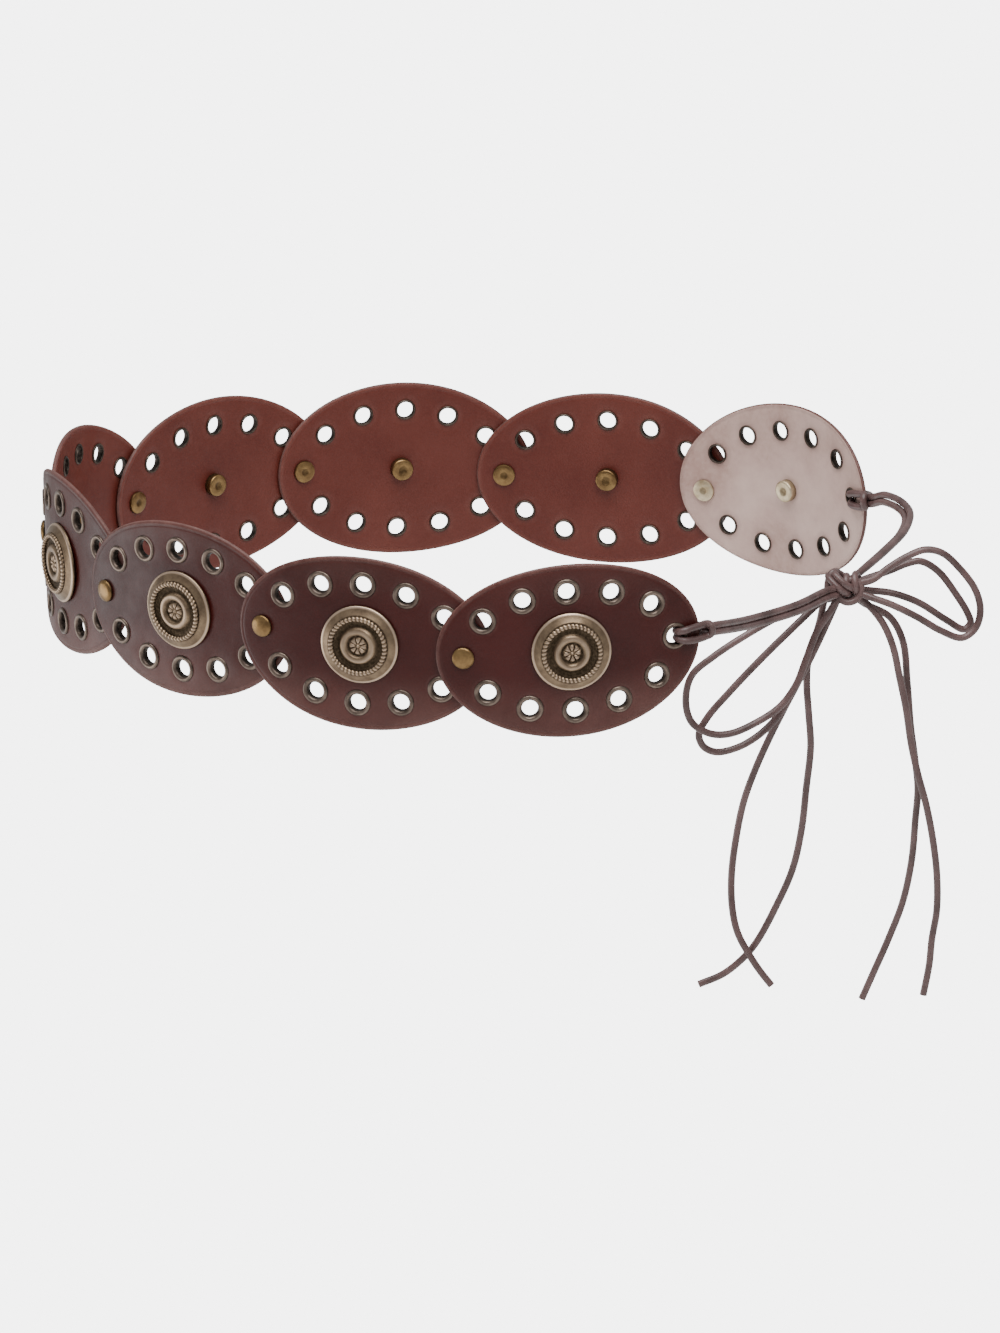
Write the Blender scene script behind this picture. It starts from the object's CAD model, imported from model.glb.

---

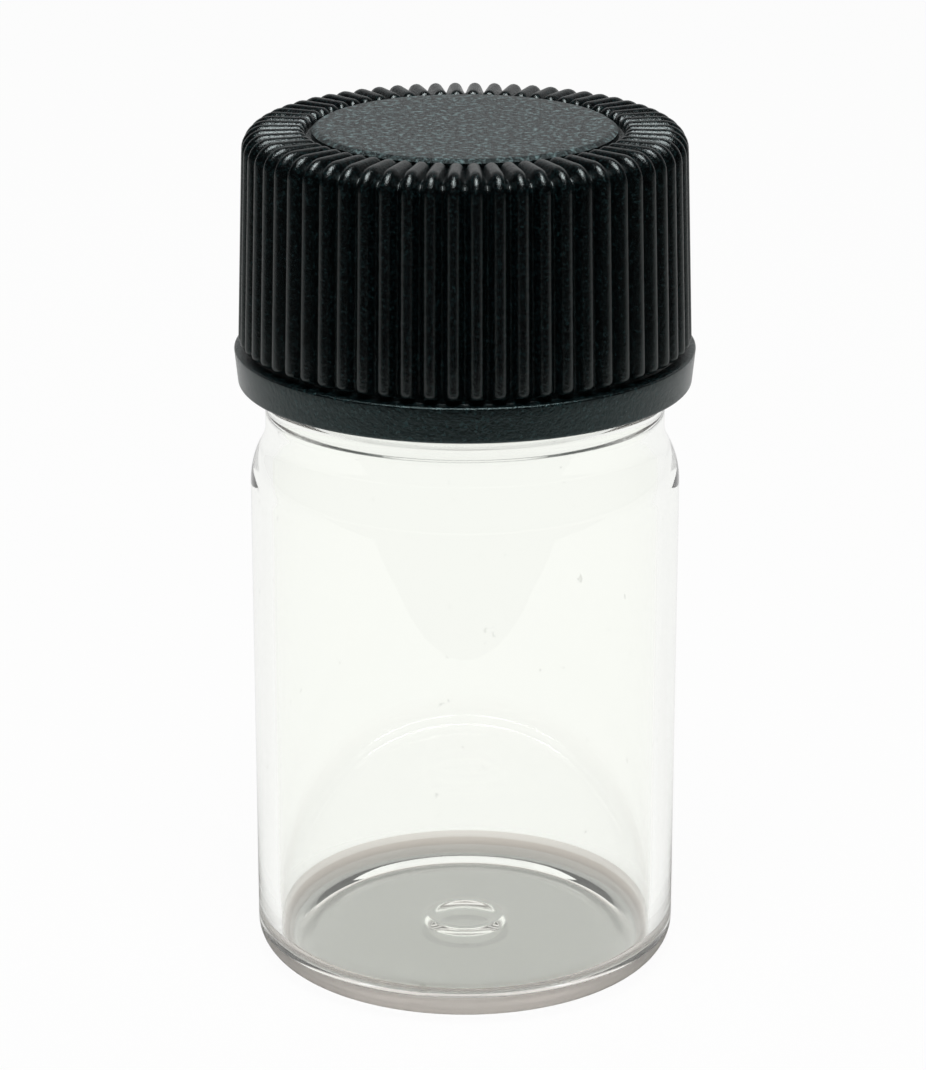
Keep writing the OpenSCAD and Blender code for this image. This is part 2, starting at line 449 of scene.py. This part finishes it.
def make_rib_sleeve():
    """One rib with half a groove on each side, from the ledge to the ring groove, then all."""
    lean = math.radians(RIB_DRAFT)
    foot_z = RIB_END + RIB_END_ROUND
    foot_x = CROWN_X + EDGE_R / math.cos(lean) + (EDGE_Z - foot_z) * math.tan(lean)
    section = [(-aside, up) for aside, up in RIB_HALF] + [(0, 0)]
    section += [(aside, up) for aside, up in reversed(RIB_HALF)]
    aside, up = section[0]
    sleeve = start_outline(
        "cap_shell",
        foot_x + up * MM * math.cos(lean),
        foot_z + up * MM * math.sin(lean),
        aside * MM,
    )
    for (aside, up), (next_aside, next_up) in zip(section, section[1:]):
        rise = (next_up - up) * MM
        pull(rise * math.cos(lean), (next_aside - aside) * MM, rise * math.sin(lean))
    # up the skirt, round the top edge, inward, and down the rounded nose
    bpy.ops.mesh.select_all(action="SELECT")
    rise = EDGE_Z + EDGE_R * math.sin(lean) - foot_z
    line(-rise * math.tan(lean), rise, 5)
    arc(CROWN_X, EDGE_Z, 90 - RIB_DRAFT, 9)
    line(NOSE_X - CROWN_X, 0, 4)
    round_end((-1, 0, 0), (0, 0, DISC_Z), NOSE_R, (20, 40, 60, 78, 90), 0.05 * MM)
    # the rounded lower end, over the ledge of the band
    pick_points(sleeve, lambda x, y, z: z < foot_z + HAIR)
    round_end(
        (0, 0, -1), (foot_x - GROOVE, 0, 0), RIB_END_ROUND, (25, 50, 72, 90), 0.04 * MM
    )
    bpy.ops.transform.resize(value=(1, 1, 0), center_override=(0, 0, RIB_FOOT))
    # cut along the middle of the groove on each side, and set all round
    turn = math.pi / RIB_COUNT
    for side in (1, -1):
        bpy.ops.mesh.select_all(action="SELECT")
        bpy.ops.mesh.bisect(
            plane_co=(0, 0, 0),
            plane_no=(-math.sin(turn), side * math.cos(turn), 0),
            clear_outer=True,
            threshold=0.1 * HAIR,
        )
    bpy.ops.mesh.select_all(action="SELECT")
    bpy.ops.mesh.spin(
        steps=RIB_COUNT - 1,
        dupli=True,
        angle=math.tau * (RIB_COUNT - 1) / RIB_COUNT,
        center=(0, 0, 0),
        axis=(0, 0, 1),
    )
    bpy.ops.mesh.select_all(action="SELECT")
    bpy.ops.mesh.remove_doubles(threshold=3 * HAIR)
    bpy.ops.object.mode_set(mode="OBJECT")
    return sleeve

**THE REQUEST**
Show every line in the entries where the string "scene" occurs.

**EXERCISE ANSWER**
Write the Blender scene script behind this picture. It starts from the object's CAD model, imported from model.glb.
Keep writing the OpenSCAD and Blender code for this image. This is part 2, starting at line 449 of scene.py. This part finishes it.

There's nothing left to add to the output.